§ EXERCISE: Repeat the listing in full, exactly as it stands.

§ DATA SEGMENT:

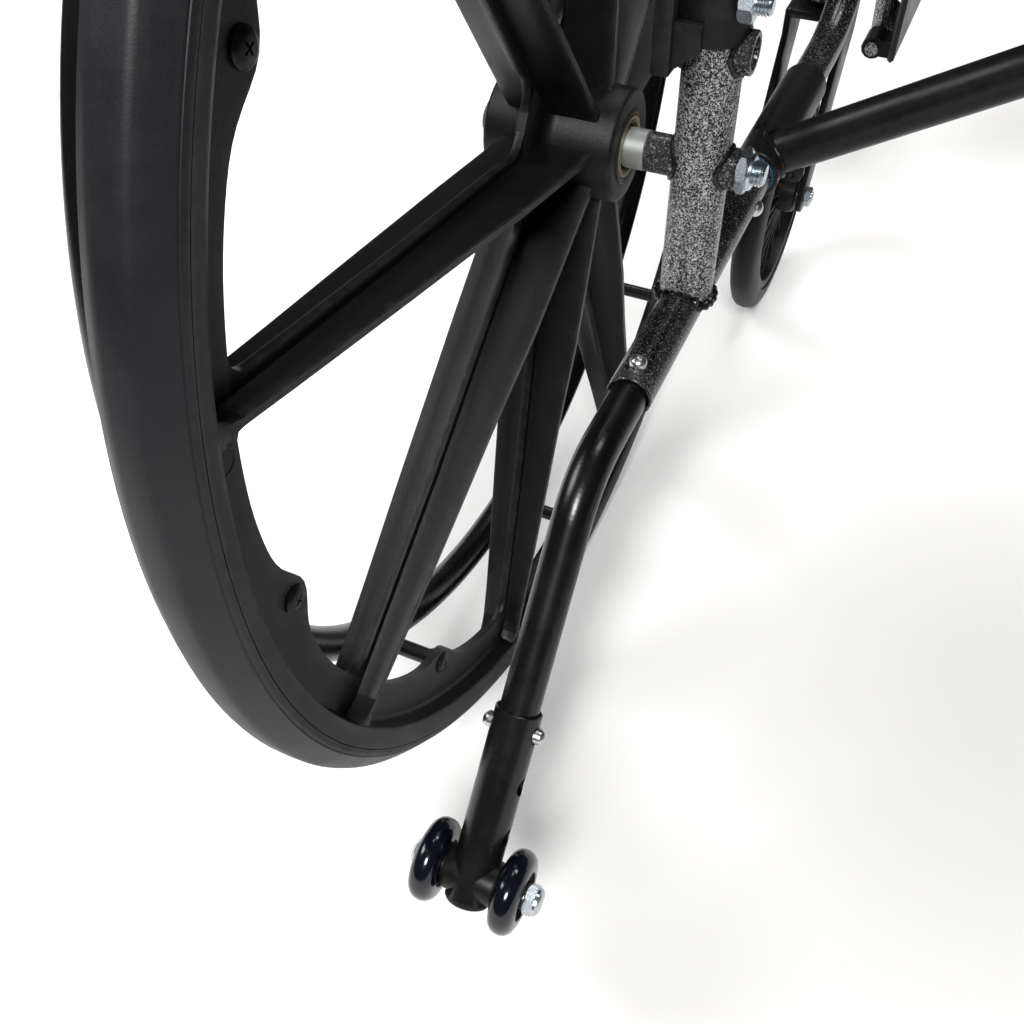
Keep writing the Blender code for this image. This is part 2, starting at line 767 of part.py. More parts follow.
def handrim():
    """Push ring with its nine spacer rods and their screw heads."""
    circle = round_end((0.0, HANDRIM_R), HANDRIM_TUBE_R, 0.0, 315.0, 7)
    ring = lathe(circle, (HANDRIM_X, 0.0, AXLE_Z), (1.0, 0.0, 0.0), RING_SIDES)
    face = WHEEL_X - WEB_HALF - WELD_GAP
    parts = []
    for k in range(SPOKES):
        centre = screw_place(k)
        inner = centre + Vector((face - 0.001, 0.0, 0.0))
        parts.append(rod(inner, centre + Vector((HANDRIM_X, 0.0, 0.0)), 0.0030, 6))
        head = centre + Vector((face - 0.0028, 0.0, 0.0))
        parts.append(rod(head, centre + Vector((face, 0.0, 0.0)), 0.0059, 8))
    return about_axle(union(ring, *parts))


def hub_bearing():
    """Shielded ball bearing in the hub's inner face."""
    start = HUB_IN_X - 0.0010
    return ring_tube((start, 0.0, AXLE_Z), (start + 0.0090, 0.0, AXLE_Z), BEARING_R, AXLE_BOLT_R + SLIP, 16)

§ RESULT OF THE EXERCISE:
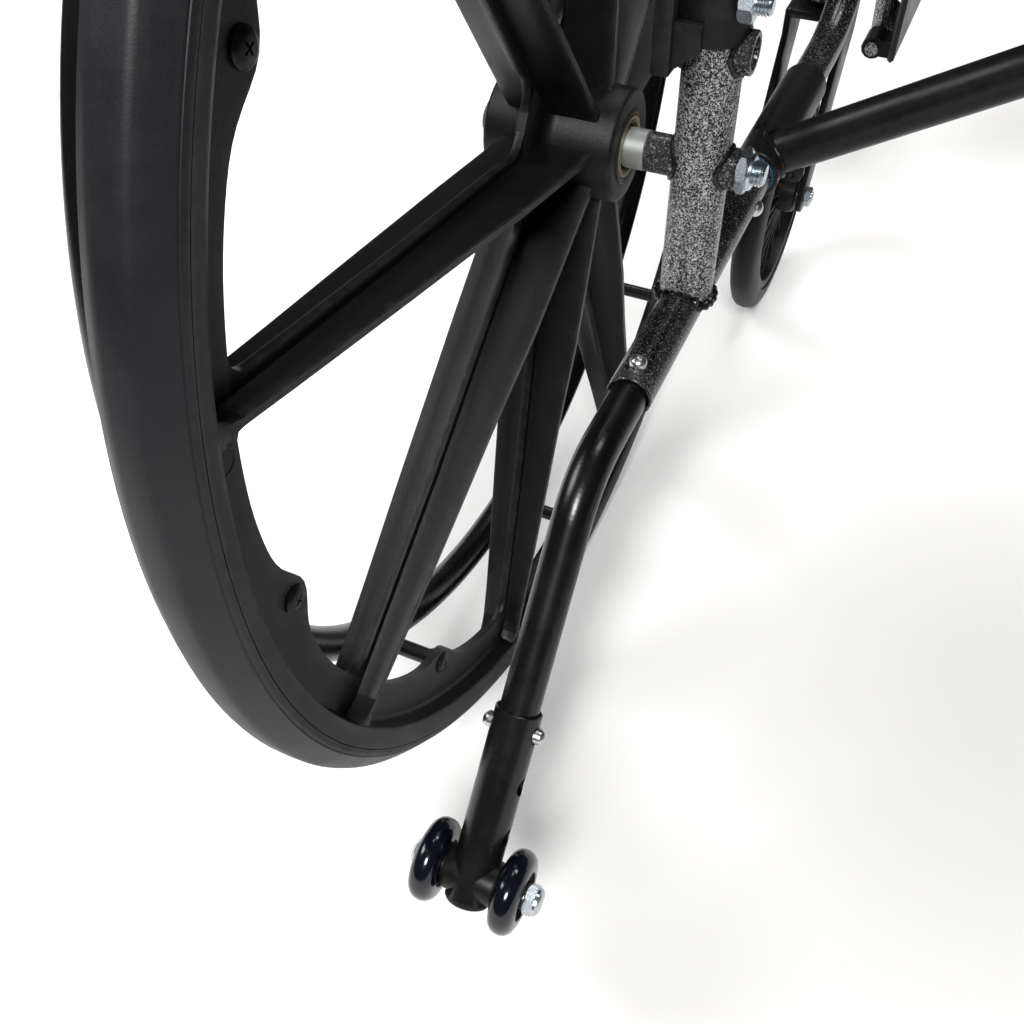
Keep writing the Blender code for this image. This is part 2, starting at line 767 of part.py. More parts follow.
def handrim():
    """Push ring with its nine spacer rods and their screw heads."""
    circle = round_end((0.0, HANDRIM_R), HANDRIM_TUBE_R, 0.0, 315.0, 7)
    ring = lathe(circle, (HANDRIM_X, 0.0, AXLE_Z), (1.0, 0.0, 0.0), RING_SIDES)
    face = WHEEL_X - WEB_HALF - WELD_GAP
    parts = []
    for k in range(SPOKES):
        centre = screw_place(k)
        inner = centre + Vector((face - 0.001, 0.0, 0.0))
        parts.append(rod(inner, centre + Vector((HANDRIM_X, 0.0, 0.0)), 0.0030, 6))
        head = centre + Vector((face - 0.0028, 0.0, 0.0))
        parts.append(rod(head, centre + Vector((face, 0.0, 0.0)), 0.0059, 8))
    return about_axle(union(ring, *parts))


def hub_bearing():
    """Shielded ball bearing in the hub's inner face."""
    start = HUB_IN_X - 0.0010
    return ring_tube((start, 0.0, AXLE_Z), (start + 0.0090, 0.0, AXLE_Z), BEARING_R, AXLE_BOLT_R + SLIP, 16)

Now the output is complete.